Another related factor which predetermined Kuchma’s eventual victory was the huge twilight economy created under his regime, which encompassed up to 60 percent of GNP. Nobody can be sure of the size of this twilight economy, the money circulating there, or the percentage of the population working within it and, naturally, not paying taxes. Kuchma’s election is the consequence of people with a mythologized mentality living in a statistically illusory but nevertheless physically real, twilight economy of underground deals, all-pervasive corruption and nepotism. For these people, this relatively quiet life in the twilight, to which they were all accustomed, seemed much more appealing and more significant than life in the realm of figures and light to which the opposition was calling them. This is why Kuchma, the master of shady politics, won the approval of an electorate living in a shady economy.

In view of the above, the presentation of the Ukrainian elections as the “democrat versus the communist” is revealed to be purely nominal. Nominal, because the age of ideocracies–regimes based on ideology–has irretrievably sunk into oblivion. And just as Kuchma’s regime is far removed from democracy, so the regime which would have been established if Symonenko had won would be far removed from the communist textbooks such as Stalin’s “Short Course on the All-Union Communist Party (Bolsheviks).” Things would be practically the same. The rhetoric would be a little different, as would be the faces in the comfortable (and not so comfortable) offices of the bureaucrats. The most important result of the elections in Ukraine is that no “figure”–or rational plan of action designed to achieve a calculable result–is capable of defeating (or changing) the “myth” in which Ukraine now lives.
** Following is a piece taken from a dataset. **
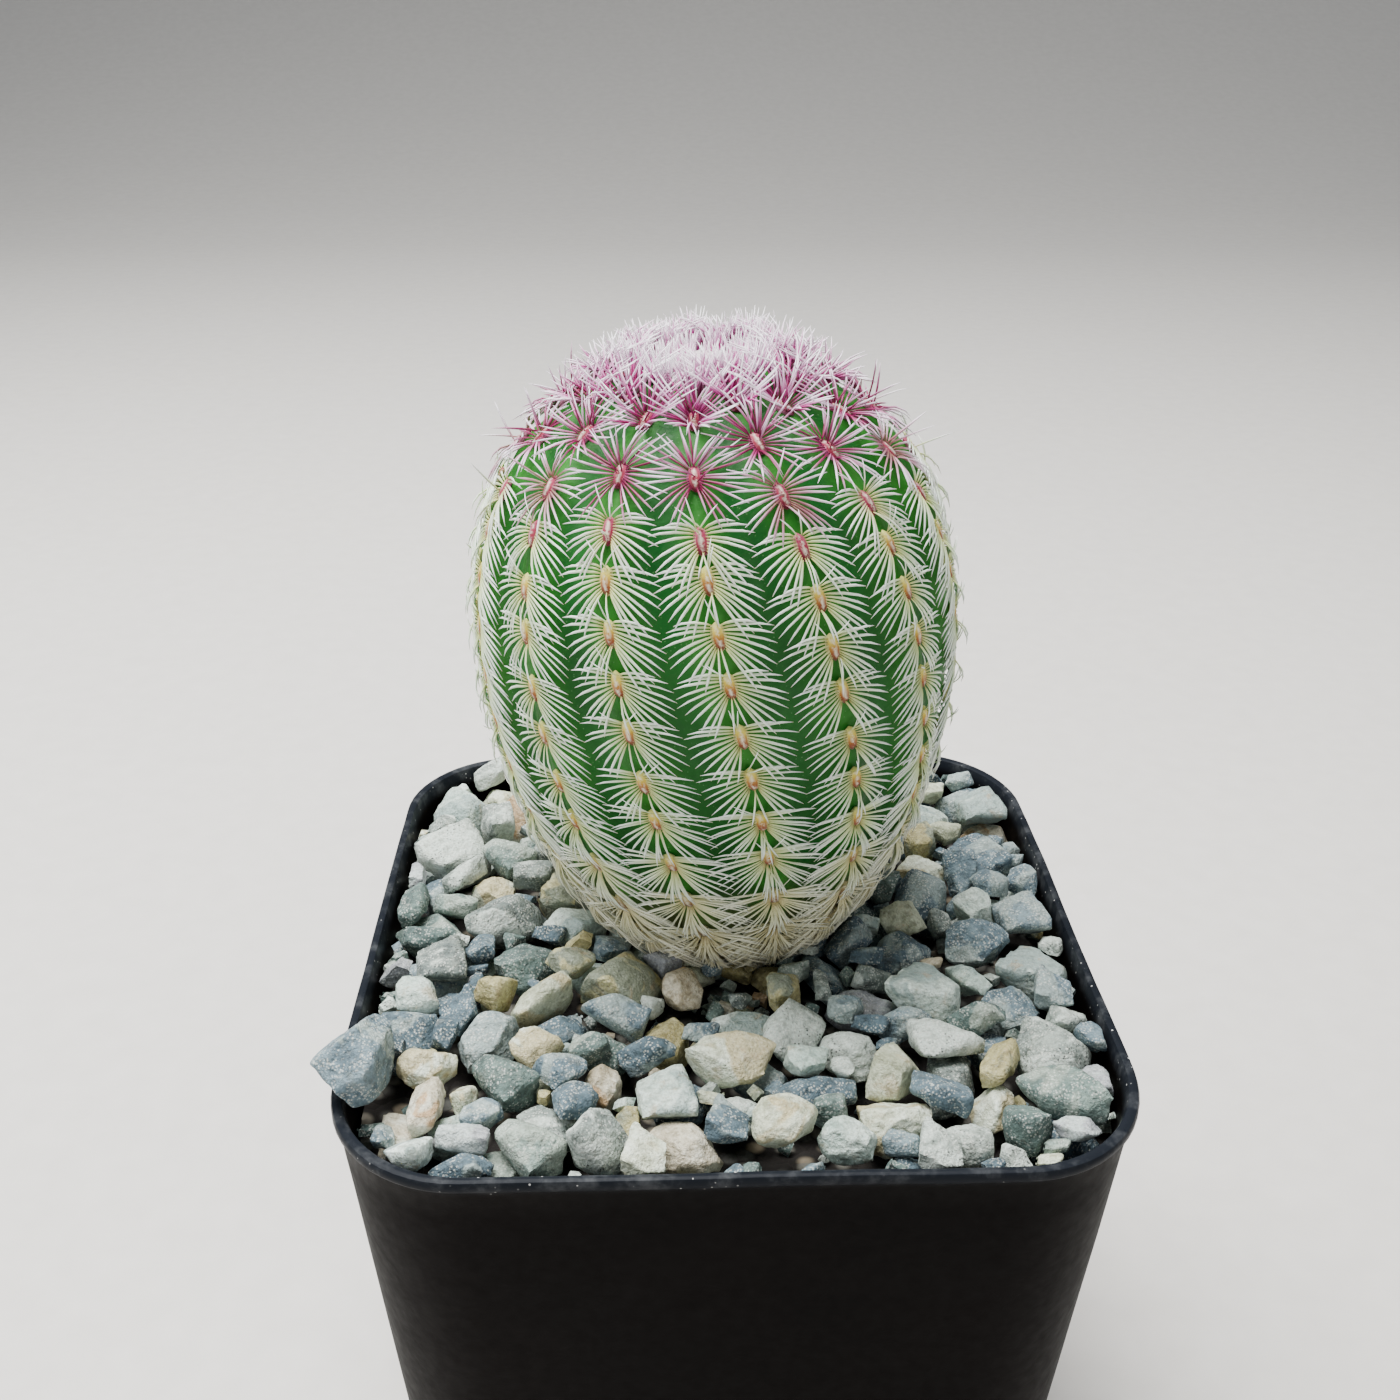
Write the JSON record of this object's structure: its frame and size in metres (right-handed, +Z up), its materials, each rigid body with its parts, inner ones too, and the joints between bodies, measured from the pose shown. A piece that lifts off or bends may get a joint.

This provides grounds to put together a qualified forecast for the future (on the understanding that forecasts in general are a dangerous thing).
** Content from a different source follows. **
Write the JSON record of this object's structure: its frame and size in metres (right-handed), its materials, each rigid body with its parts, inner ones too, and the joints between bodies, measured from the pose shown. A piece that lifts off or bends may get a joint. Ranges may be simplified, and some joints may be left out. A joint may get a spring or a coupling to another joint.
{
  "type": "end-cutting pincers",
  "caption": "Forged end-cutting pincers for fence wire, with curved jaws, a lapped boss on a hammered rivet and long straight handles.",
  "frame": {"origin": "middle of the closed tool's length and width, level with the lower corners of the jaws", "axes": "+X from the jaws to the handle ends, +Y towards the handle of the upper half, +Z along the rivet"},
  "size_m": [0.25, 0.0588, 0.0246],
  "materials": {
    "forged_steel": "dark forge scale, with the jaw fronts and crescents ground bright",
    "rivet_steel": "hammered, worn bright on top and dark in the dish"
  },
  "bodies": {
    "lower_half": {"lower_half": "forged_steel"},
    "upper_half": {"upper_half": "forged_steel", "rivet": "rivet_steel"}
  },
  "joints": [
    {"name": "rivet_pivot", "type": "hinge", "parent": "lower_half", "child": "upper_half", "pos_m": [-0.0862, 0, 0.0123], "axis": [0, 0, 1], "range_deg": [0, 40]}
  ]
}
Kuchma’s regime may try to “replay” in Ukraine the 1994 version of the radical reforms. However, the conditions for this are now considerably worse: Ukraine faces the threat of total default on its foreign debt payments next year, and the people do not want to hear of market reforms, associating them with daylight robbery. Against this background, Kuchma will try once again to accuse parliament of counteracting his efforts and may try to dissolve it, after engineering the reelection of the speaker Oleksandr Tkachenko, who is well and truly in the president’s bad books. Kuchma will try to initiate changes to the constitution in a move to create a two-tier parliament where the upper house would consist of appointed governors (rather than elected ones, as in Russia). However, changing the constitution, and initiating a referendum for this purpose, is a radical move, alien to Ukraine. Furthermore it would destroy the embryonic shoots of democracy and would strengthen authoritarianism.
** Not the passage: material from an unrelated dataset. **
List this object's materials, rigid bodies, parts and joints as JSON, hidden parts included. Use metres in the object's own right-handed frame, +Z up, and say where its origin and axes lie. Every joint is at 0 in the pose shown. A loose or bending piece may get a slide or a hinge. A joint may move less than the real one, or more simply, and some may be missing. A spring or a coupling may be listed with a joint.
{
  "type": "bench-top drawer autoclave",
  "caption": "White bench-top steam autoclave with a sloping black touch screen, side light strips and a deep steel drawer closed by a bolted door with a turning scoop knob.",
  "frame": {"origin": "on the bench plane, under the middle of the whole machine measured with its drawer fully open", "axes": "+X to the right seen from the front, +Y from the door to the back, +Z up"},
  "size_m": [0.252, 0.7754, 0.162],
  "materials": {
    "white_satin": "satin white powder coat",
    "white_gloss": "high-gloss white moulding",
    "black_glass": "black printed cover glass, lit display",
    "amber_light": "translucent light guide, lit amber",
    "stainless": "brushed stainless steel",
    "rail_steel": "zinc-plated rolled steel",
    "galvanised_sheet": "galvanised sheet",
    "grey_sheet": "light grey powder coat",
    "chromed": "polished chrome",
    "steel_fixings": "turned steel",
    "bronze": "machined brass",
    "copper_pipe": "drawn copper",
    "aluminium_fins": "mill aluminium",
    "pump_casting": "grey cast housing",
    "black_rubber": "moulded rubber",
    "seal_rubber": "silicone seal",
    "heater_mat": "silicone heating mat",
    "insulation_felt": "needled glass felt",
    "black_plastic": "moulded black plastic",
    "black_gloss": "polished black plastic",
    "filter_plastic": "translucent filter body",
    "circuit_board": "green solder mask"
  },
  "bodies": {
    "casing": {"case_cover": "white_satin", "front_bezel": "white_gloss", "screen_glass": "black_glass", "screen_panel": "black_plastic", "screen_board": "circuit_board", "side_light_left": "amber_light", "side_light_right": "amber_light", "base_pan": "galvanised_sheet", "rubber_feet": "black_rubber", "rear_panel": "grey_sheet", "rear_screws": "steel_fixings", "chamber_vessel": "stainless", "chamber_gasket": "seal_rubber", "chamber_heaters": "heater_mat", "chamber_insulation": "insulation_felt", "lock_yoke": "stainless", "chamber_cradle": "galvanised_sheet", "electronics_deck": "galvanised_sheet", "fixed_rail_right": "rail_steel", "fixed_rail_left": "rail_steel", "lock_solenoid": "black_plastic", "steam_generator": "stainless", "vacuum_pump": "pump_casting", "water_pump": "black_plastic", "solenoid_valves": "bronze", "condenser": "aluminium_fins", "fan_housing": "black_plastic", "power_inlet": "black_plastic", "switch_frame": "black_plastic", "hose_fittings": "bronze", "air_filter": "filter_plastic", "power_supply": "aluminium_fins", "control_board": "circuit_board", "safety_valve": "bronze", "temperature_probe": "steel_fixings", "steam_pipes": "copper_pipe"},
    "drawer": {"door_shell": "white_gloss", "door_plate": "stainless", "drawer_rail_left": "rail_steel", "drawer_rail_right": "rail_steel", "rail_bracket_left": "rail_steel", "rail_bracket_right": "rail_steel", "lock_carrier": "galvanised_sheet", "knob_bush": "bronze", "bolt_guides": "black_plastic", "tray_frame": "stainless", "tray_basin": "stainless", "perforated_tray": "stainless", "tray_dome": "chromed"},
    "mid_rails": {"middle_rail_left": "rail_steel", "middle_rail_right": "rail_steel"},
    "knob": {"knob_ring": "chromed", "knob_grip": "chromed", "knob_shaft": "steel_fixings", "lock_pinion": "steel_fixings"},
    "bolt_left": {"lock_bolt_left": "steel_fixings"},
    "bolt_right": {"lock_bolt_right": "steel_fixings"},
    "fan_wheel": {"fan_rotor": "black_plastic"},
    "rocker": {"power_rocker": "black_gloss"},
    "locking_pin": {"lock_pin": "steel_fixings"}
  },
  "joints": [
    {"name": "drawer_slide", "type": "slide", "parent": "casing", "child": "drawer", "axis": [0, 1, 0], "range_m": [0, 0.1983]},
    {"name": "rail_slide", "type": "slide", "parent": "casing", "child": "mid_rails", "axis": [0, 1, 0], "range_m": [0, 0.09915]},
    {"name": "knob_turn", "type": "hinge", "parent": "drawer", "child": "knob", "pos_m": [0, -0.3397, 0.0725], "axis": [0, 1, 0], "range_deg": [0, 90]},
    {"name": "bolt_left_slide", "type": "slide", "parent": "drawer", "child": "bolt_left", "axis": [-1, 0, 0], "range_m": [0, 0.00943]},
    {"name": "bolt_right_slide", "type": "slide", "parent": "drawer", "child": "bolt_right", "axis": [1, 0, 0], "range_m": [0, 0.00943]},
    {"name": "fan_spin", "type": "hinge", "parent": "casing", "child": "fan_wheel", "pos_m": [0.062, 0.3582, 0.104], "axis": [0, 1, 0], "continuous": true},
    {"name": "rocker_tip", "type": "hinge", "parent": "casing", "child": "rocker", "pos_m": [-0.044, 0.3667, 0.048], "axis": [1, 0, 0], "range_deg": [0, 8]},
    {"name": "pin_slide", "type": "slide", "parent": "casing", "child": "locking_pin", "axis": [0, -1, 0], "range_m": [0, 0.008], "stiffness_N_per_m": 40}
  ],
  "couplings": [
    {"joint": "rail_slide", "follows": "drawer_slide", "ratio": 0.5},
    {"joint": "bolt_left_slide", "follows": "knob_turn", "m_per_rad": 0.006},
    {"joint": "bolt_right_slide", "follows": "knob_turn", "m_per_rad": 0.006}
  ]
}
It is more likely that Kuchma will follow a more cautious path, and try to form a parliamentary majority with people from his own factions and nonaligned deputies, with whom the administration’s people can work closely. However, even if he forms a majority, Kuchma cannot be sure that his initiatives will meet with the support of the members of that majority. It is more likely that they will seek to look after their own welfare by selling their votes to the administration.

Which path will Kuchma follow? Having come to believe in his own infallibility and in the accuracy of Boris Berezovsky’s theory that he was sent “by God,” he will not go down the road of strengthening the institutions of civil society, expanding the opposition’s base. This very idea, as demonstrated by the recent elections, is anathema to him. If Kuchma wants to distance himself from this image, his first task will be to relieve the pressure on the mass media–pressure which did not exist even in Soviet times.

However, the least desirable scenario for Ukraine would be if Kuchma immediately started work on securing himself another victory in five years’ time. He will have this opportunity if he changes the constitution. If this happens, Ukraine risks becoming a potential zone of instability in Europe, a turn of events which could not but worry the West.

Volodymyr Zviglyanich is a senior research fellow of the Ukrainian Academy of Sciences’ Institute of Sociology, a research associate at George Washington University and a senior fellow of the Jamestown Foundation.